== OBJECTIVE ==
Print all the data, keeping every line exactly as it is.

== SOURCE DATA ==

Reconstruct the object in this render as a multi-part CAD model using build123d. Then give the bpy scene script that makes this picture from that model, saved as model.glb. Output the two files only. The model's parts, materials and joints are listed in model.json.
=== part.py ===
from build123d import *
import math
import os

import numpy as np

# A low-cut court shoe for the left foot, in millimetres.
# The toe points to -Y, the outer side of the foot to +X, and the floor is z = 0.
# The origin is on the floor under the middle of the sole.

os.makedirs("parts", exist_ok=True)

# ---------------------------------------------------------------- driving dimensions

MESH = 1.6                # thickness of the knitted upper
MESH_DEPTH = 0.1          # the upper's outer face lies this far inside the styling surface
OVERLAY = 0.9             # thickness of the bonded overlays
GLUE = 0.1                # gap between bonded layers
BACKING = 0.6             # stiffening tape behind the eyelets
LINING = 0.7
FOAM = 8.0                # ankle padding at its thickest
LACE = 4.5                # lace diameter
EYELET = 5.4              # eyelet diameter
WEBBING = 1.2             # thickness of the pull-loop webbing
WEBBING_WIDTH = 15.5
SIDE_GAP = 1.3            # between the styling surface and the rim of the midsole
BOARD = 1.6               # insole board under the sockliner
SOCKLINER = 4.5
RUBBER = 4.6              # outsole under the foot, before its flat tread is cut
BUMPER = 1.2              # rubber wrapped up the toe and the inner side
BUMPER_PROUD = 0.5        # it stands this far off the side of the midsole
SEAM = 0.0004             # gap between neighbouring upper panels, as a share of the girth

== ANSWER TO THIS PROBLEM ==
Reconstruct the object in this render as a multi-part CAD model using build123d. Then give the bpy scene script that makes this picture from that model, saved as model.glb. Output the two files only. The model's parts, materials and joints are listed in model.json.
=== part.py ===
from build123d import *
import math
import os

import numpy as np

# A low-cut court shoe for the left foot, in millimetres.
# The toe points to -Y, the outer side of the foot to +X, and the floor is z = 0.
# The origin is on the floor under the middle of the sole.

os.makedirs("parts", exist_ok=True)

# ---------------------------------------------------------------- driving dimensions

MESH = 1.6                # thickness of the knitted upper
MESH_DEPTH = 0.1          # the upper's outer face lies this far inside the styling surface
OVERLAY = 0.9             # thickness of the bonded overlays
GLUE = 0.1                # gap between bonded layers
BACKING = 0.6             # stiffening tape behind the eyelets
LINING = 0.7
FOAM = 8.0                # ankle padding at its thickest
LACE = 4.5                # lace diameter
EYELET = 5.4              # eyelet diameter
WEBBING = 1.2             # thickness of the pull-loop webbing
WEBBING_WIDTH = 15.5
SIDE_GAP = 1.3            # between the styling surface and the rim of the midsole
BOARD = 1.6               # insole board under the sockliner
SOCKLINER = 4.5
RUBBER = 4.6              # outsole under the foot, before its flat tread is cut
BUMPER = 1.2              # rubber wrapped up the toe and the inner side
BUMPER_PROUD = 0.5        # it stands this far off the side of the midsole
SEAM = 0.0004             # gap between neighbouring upper panels, as a share of the girth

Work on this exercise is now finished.